May 25 Is Starting to Govern the Crypto Market-Structure Bill
May 25 is the kind of deadline that changes strategy before it changes law. Memorial Day has emerged as the practical cutoff for the U.S. crypto market-structure bill to show real movement if it is going to matter before the election, and that shifts this story from “friendlier rules may be coming” to “Congress may simply run out of calendar.”
That is a different problem from the agency fights and state cases that drove the past week. Those battles were about who gets to define crypto activity in the meantime. This one is about sequencing. If the Senate Banking Committee does not get to a markup soon, the bill still has to clear more negotiation, floor time, and a crowded legislative schedule. House leadership may say many issues were already worked through in its version, but that does not create hours on the Senate calendar.
The pressure is visible. More than 100 crypto firms signed a letter pushing for a Senate Banking Committee markup. Companies do not usually mobilize like that because they expect smooth passage; they do it when delay itself starts to cost money. Exchanges, DeFi teams, and stablecoin businesses are all trying to decide whether to build for a coming federal framework or keep operating around temporary guidance, litigation risk, and state-by-state uncertainty.
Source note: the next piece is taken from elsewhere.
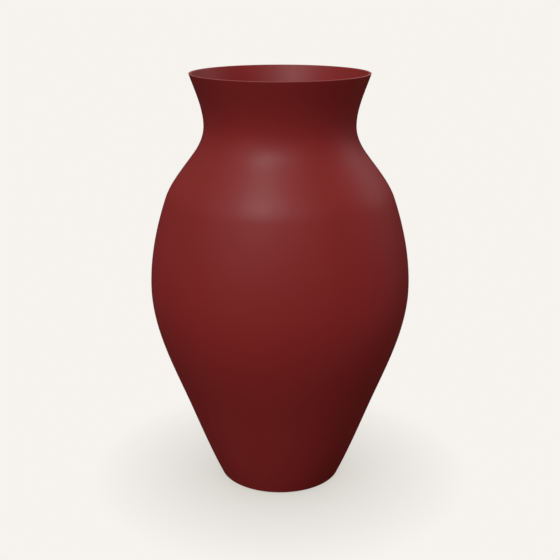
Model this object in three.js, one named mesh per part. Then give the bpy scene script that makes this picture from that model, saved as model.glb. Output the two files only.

That last part matters because much of the recent easing has come through SEC staff statements, not durable rules. Staff guidance can help firms today, but it is not the same as law and it is not permanent. If Congress misses the window, the industry is back on a slower path where the SEC can still shape market structure through formal rulemaking over time, while unresolved questions like stablecoin yield and some DeFi sales practices stay open.
So the risk here is not only a “bad bill” or “good bill.” It is drift. In crypto, when Washington drifts, companies either wait, lobby harder, or build for the actors that can already move capital and settle transactions under clearer terms.
Bitcoin Above $79,000 Still Looks Like ETF-Supported Buying
This bounce looks more like balance-sheet buying than a panic squeeze, but only just. Bitcoin trading back above $79,000 matters less as a headline than as a check on who is still buying: U.S. spot ETFs just logged a fourth straight week of inflows, with about $823.7 million added last week, and that keeps putting real cash under the move.
The breakout-test view from a few days ago still broadly holds. Price has improved, but the state change is limited unless bitcoin can push cleanly through the next band around $80,000 to $83,000 and stay there. Until then, the more useful read is support. Short covering can lift price fast, then disappear. ETF demand works differently. Fund creations require someone to keep absorbing spot exposure, and that tends to produce a steadier bid than a move driven mainly by traders rushing out of bearish positions.
That does not make the rally immune to reversal. The same setup also means the market is leaning on one visible source of demand. If flows slow, the buyer base looks less broad than the price alone suggests. Sentiment has recovered, with the Fear & Greed Index back to 47 from much lower readings earlier this month, but that is a normalization signal, not proof of a fresh mania leg.
So bitcoin above $79,000 is worth noting mostly as evidence that institutional demand is still carrying more of the load than headline excitement.
What Else Matters
- A new study on Polymarket suggests predictive gains are heavily concentrated, with about 3.14% of accounts driving the edge. That adds a useful market-structure wrinkle to the prediction-market story: the crowd may supply liquidity, but not much of the informational advantage.
- A 70-month sentence tied to a $263 million crypto theft ring is a reminder that enforcement is still showing up most clearly at the laundering stage, after the theft itself. The case also underscores how social engineering and hardware-wallet targeting remain live attack paths outside smart-contract exploits.